If you visit El Calafate don't miss a lesser known attraction - Laguna Nimez Bird Reserve. It's a very nice and relaxing place where you can spot flamingoes and some of the other 70 bird species in the area.

1

u/IAmMexico United States Jan 14 '20

I’m working on my Patagonia itinerary and the last decision I have to make is wherever to spend two days before or after the W Trek taking day trips/excursions from Puerto Natales or spend those two days in Ushuaia. If I choose to do excursions from Puerto Natales, I will not go to Ushuaia at all. I will be in Patagonia for two weeks. Is Ushuaia worth it? Or should I spend more time around Puerto Natales/Torres del Paine?

1

u/[deleted] Jan 16 '20

Any concerns with passes around November. My girlfriend wants to go to the eclipse and I'm not finding good info on snow levels off the bat.

1

u/Signs25 Jan 16 '20

Which part in particular? You have some places where you can see the eclipse with no snow all year around (it’s not in the Patagonia itself, but it’s Lake District in Chile)

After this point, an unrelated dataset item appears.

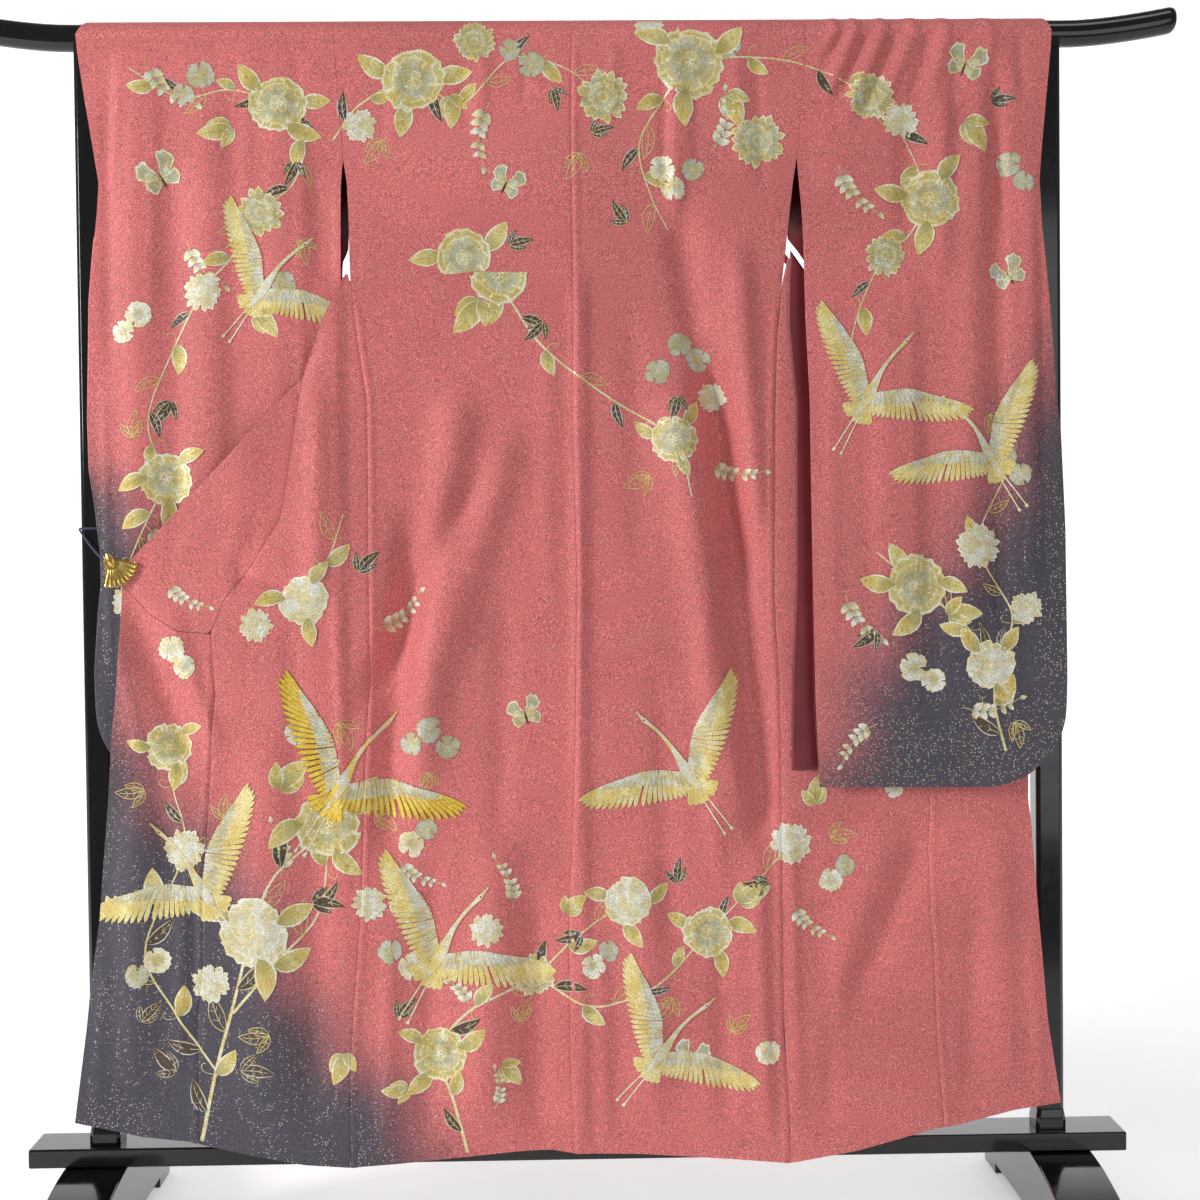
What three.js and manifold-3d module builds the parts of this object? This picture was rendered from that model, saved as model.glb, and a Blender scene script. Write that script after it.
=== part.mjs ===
// A furisode kimono draped over a lacquered kimono stand, seen from its back.
// Millimetres. X runs along the bar, +Y points away from the garment's back, +Z is up.
// The origin is on the floor under the middle of the stand. Left and right are as seen from -Y.
// Every sewn piece is a thin wall; neighbours stand a seam's width apart.

import * as THREE from 'three';
import { mergeVertices } from 'three/addons/utils/BufferGeometryUtils.js';
import Module from 'manifold-3d';

// ---------------------------------------------------------------- driving dimensions

const WALL = 2;                  // crepe and lining together
const LINING_WALL = 1;
const SEAM = 0.34;               // between two sewn pieces
const CLEAR = 0.3;               // between two pieces that touch

const BAR = { radius: 19, axisZ: 1689, halfLength: 858, bendX: 702, endRise: 20 };
const POST = { x: 670, halfWidth: 19, halfDepth: 22, chamfer: 5, tineZ: 1682, shoulderZ: 1664, tineDepth: 19.7 };
const POST_FOOT = { height: 28, flare: 2.5 };
const BEAM = { halfLength: 773, halfDepth: 41, bottomZ: 109, topZ: 136, edge: 3 };
const FOOT = { x: 680, halfWidth: 44, halfLength: 285, topZ: BEAM.bottomZ - CLEAR, endZ: 55 };
const PAD = { halfWidth: 40, innerY: 205, outerY: 280, height: 20 };

const ARCH_ROWS = 8;
// Middle of the cloth over the bar: the flats of its inner side clear the bar.
const DRAPE_RADIUS = (BAR.radius + 0.35) / Math.cos(Math.PI / (2 * ARCH_ROWS)) + WALL / 2;
const SHOULDER_Z = BAR.axisZ;                       // where the arch over the bar begins
const CUFF_Z = 1478;                                // the cuff is open above this height
const ARMHOLE_Z = 1513;                             // the sleeve is sewn on above this height
const SIDE_SEAM_Z = 1336;                           // the side seam starts here and runs down

// ---------------------------------------------------------------- small mathematics

const clamp01 = (t) => Math.min(1, Math.max(0, t));
const smooth = (t) => clamp01(t) ** 2 * (3 - 2 * clamp01(t));
const mix = (a, b, t) => a + (b - a) * t;

// Straight-line look-up in a table sorted by its key column.
function lookUp(table, key, column, at) {
  let row = 0;
  while (row < table.length - 2 && table[row + 1][key] < at) row += 1;
  const a = table[row];
  const b = table[row + 1];
  return mix(a[column], b[column], clamp01((at - a[key]) / (b[key] - a[key])));
}

// Smooth look-up through given places and values, with no overshoot.
function smoothCurve(places, values, at) {
  const last = places.length - 1;
  if (at <= places[0]) return values[0];
  if (at >= places[last]) return values[last];
  let i = 0;
  while (places[i + 1] < at) i += 1;
  const secant = (k) => (values[k + 1] - values[k]) / (places[k + 1] - places[k]);
  const slope = (k) => {
    if (k === 0 || k === last) return 0;
    const before = secant(k - 1);
    const after = secant(k);
    return before * after <= 0 ? 0 : (2 * before * after) / (before + after);
  };
  const h = places[i + 1] - places[i];
  const t = (at - places[i]) / h;
  const hermite = (2 * t ** 3 - 3 * t ** 2 + 1) * values[i] + (3 * t ** 2 - 2 * t ** 3) * values[i + 1];
  return hermite + h * ((t ** 3 - 2 * t ** 2 + t) * slope(i) + (t ** 3 - t ** 2) * slope(i + 1));
}

// ---------------------------------------------------------------- outlines of the pieces (x at height z)

const CENTRE_SEAM = [
  { z: 124, x: -10 }, { z: 259, x: -14 }, { z: 438, x: -14 }, { z: 618, x: -5 }, { z: 713, x: -2 },
  { z: 927, x: 3 }, { z: 1176, x: -1 }, { z: 1340, x: 2 }, { z: 1551, x: 1 }, { z: 1689, x: 3 },
];
const SIDE_LEFT = [
  { z: 110, x: -321 }, { z: 227, x: -321 }, { z: 310, x: -316 }, { z: 479, x: -302 }, { z: 622, x: -297 },
  { z: 803, x: -287 }, { z: 1178, x: -286 }, { z: 1247, x: -296 }, { z: 1336, x: -306 }, { z: 1374, x: -308 },
  { z: 1427, x: -309 }, { z: 1479, x: -311 }, { z: 1513, x: -316 }, { z: 1593, x: -321 }, { z: 1689, x: -328 },
];
const SIDE_RIGHT = [
  { z: 105, x: 294 }, { z: 181, x: 293 }, { z: 289, x: 286 }, { z: 613, x: 287 }, { z: 781, x: 286 },
  { z: 852, x: 281 }, { z: 924, x: 280 }, { z: 1174, x: 283 }, { z: 1285, x: 288 }, { z: 1336, x: 294 },
  { z: 1385, x: 300 }, { z: 1454, x: 308 }, { z: 1479, x: 311 }, { z: 1513, x: 316.5 }, { z: 1576, x: 323 },
  { z: 1643, x: 329 }, { z: 1689, x: 331 },
];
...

Be in mind that even if you don’t have snow, the chance that be cloudy are not particularly low.

1

u/Signs25 Jan 16 '20

If you go to Torres del Paine National Park, and you wants to save some time, know that you have an airport closer to the park. It’s Puerto Natales airport (IATA code: PNT). You have plenty of flights between December and February even from low cost (JetSmart and Sky Airline). LATAM also flights there. Outside high season you have Punta Arenas airport (IATA: PUQ)

1

u/Zaza_35 Jan 17 '20

Ohh I see. So come prepared for all weather basically. Thank you!